Check Your Subroutines

We are delivering our latest release to internal test today. Had a code review yesterday. Many issues were found. We are fixing the highest priority problems. Before shipping to test, thought we would do one final smoke test. Ran all the functions. Checked to see if data was loaded. Most looked good. One target table was not getting any records.

Very odd. Called the function in the same way. The template for the function matched the others we were using. The routine even spit out some debug messages which confirmed each of the select statements found a lot of records. Me and my buddy ran this thing a total of four times.

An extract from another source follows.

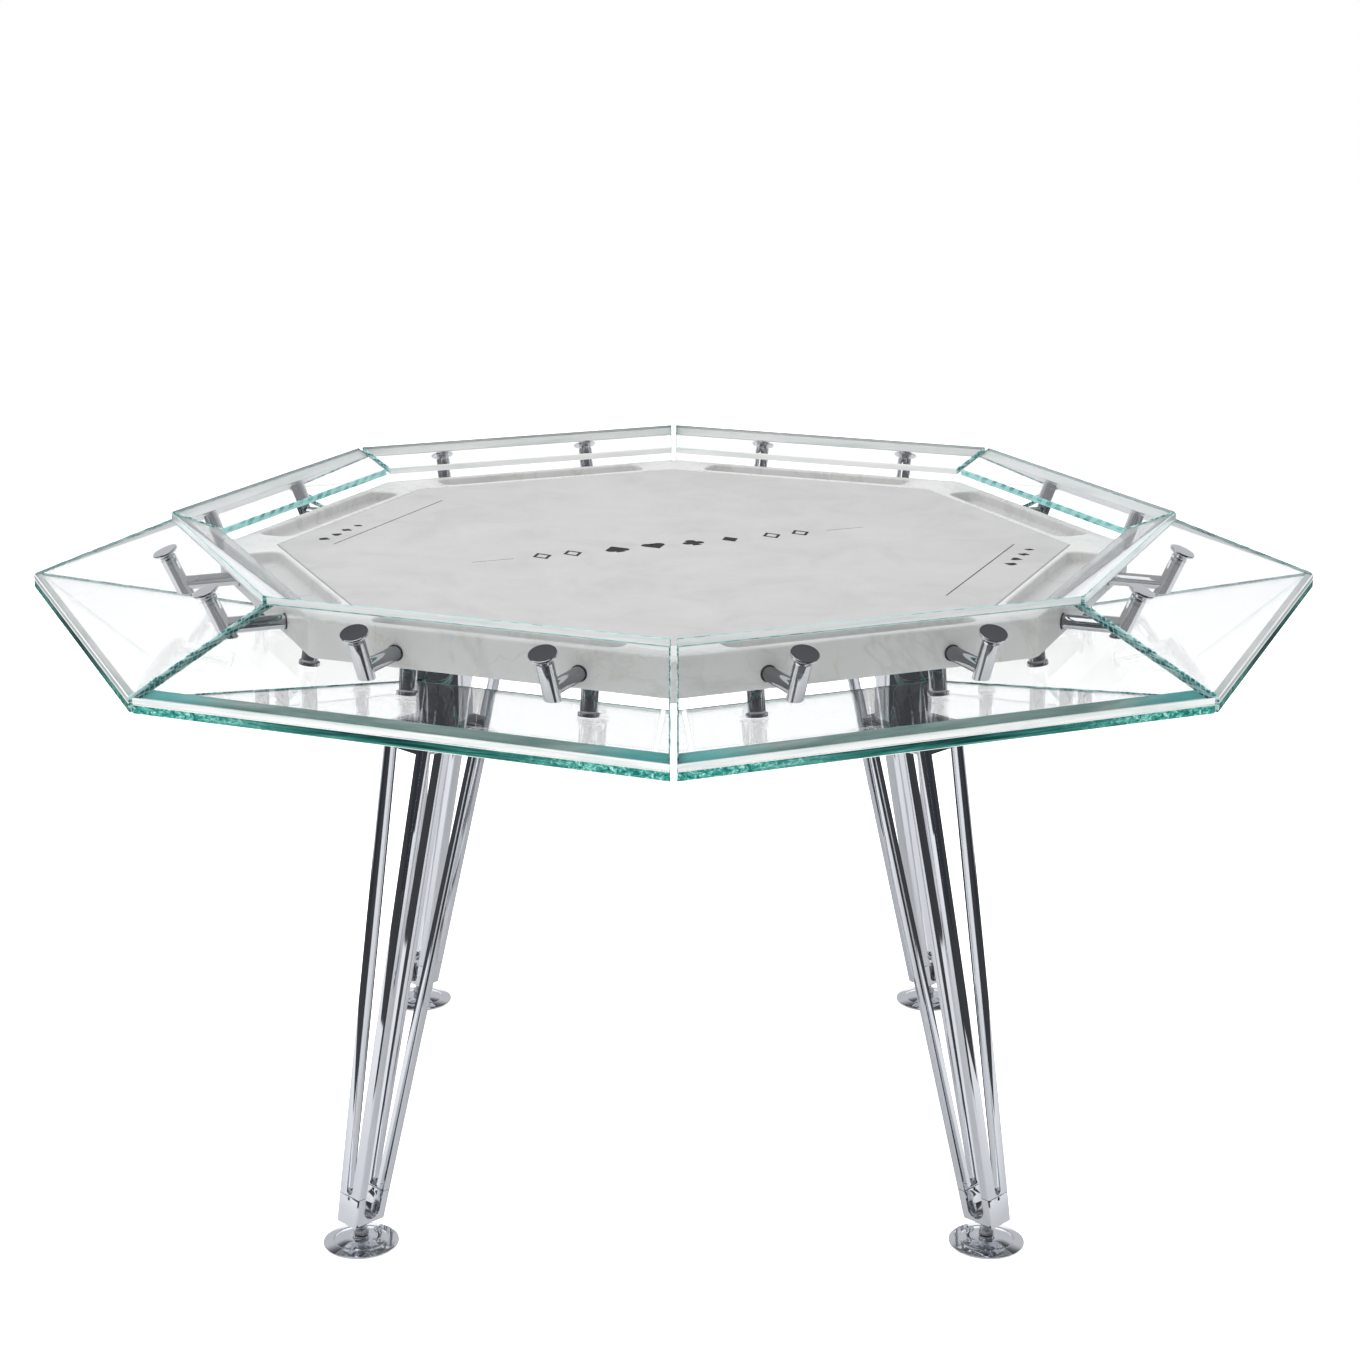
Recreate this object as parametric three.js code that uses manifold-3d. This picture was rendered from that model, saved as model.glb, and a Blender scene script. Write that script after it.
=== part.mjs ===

The clue that got me on track to a solution was that a table with the same name in another database schema kept getting more records. How was that possible? We were setting up the PostgreSQL search path explicitly at the top of the function. But by the end of the function, it seemed the search path was changed.

Initially I thought maybe some weirdness was going on because the DBAs recently dropped the tables and recreated the tables in our target schema. However that DDL should have been instantaneous. It was just suspicious because they cloned the tables from a prior schema (the one now getting all the data).

Finally I had an epiphany. Maybe our big routine was calling some helper functions that were doing something naughty. I searched for the word "perform" which is how we call subroutines. Bam. There was a helper function resetting the search path to the wrong database schema. That was a very tough bug indeed.